La mort, mémoire éternelle pour tout homme

Bertrand Boureau

References

Electronic reference

Bertrand Boureau, « La mort, mémoire éternelle pour tout homme », Revue Quart Monde [Online], 135 | 1990/2, Online since 05 August 1990, connection on 26 April 2024. URL : https://www.revue-quartmonde.org/3864

Après la profanation des tombes à Carpentras, les familles du Quart Monde de Marseille ont contacté la communauté juive de cette ville. Elles voulaient signifier leur solidarité profonde et leur compréhension du droit inaliénable de tout être humain et de tout peuple au respect de son histoire et de sa mémoire. Elles qui, bien souvent avant même leur naissance, ont été bafouées dans leur dignité humaine.

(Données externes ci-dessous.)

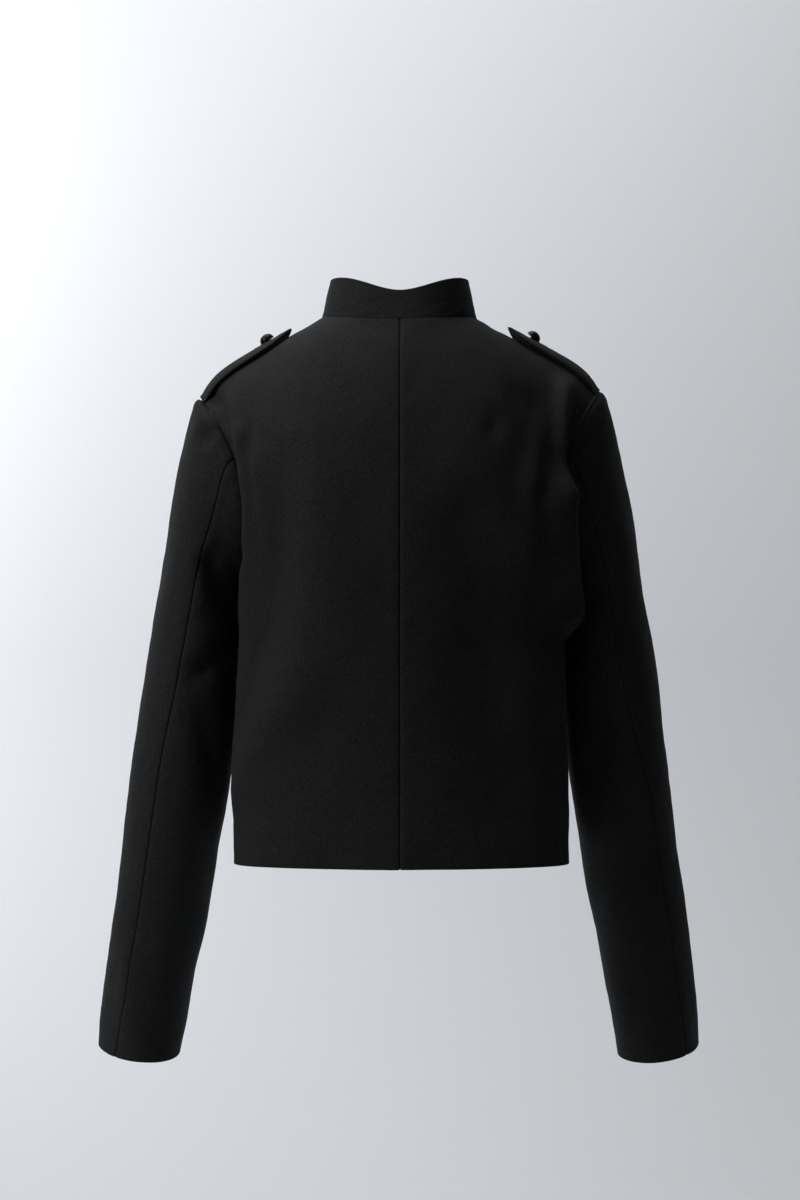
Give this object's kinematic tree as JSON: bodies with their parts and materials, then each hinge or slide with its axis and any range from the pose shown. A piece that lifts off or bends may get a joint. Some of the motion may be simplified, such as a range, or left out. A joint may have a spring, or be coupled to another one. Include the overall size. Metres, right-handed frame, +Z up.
{
  "type": "fitted jacket",
  "caption": "Cropped black jacket, filled out as when worn, with a stand collar, buttoned shoulder straps, two-piece sleeves and a seam down the back.",
  "frame": {"origin": "middle of the neck opening, level with the neck ends of the shoulder seams", "axes": "+Z up the wearer's body, -Y out of the front, +X to the wearer's left"},
  "size_m": [0.593, 0.2489, 0.7553],
  "materials": {
    "back_cloth": "matt black wool-like twill",
    "front_cloth": "matt black wool-like twill",
    "sleeve_cloth": "matt black wool-like twill",
    "collar_cloth": "matt black wool-like twill",
    "strap_cloth": "matt black wool-like twill",
    "button_black": "polished black"
  },
  "bodies": {
    "root": {"back_left": "back_cloth", "back_right": "back_cloth", "front_left": "front_cloth", "front_right": "front_cloth", "sleeve_left_upper": "sleeve_cloth", "sleeve_left_under": "sleeve_cloth", "sleeve_right_upper": "sleeve_cloth", "sleeve_right_under": "sleeve_cloth", "collar": "collar_cloth", "strap_left": "strap_cloth", "strap_right": "strap_cloth", "strap_button_left": "button_black", "strap_button_right": "button_black", "front_button_1": "button_black", "front_button_2": "button_black", "front_button_3": "button_black", "front_button_4": "button_black", "front_button_5": "button_black"}
  },
  "joints": []
}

L’histoire humaine est indivisible, tout ce qui arrive à un peuple fait résonner chez les autres ces peurs ancestrales jamais totalement éteintes. La personne humane ne se sent pas en sécurité sur cette terre. Des millénaires de vie collective, de religion, de mythes, de droit, de démocratie ne garantissent même pas aux morts l’apaisement recherché durant la vie.

Les plus pauvres en savent quelque chose. A la suite de leur vie de misère dans laquelle leur humanité a été si peu reconnue, leur corps n’a pas droit non plus à un respect éternel.

Devant Carpentras, ces familles comprennent dans leur chair la souffrance de la communauté juive. Elles ne peuvent pas payer des concessions perpétuelles à leurs morts. Alors, les corps sont exhumés au bout de cinq ou sept ans et jetés dans la fosse commune où ils vont rejoindre l’oubli que l’histoire développe envers tous ceux qui ne sont plus identifiables. De plus cette exhumation requiert parfois un témoin, « instant de souffrance indicible », rappelaient ces familles.

En ces moments deux peuples aux histoires sans cesse brisées se rejoignent et se doivent d’affirmer ensemble l’absolue, l’incontestable fraternité de toutes les personnes humaines, quelles que soient leur origine, leur croyance, leur condition.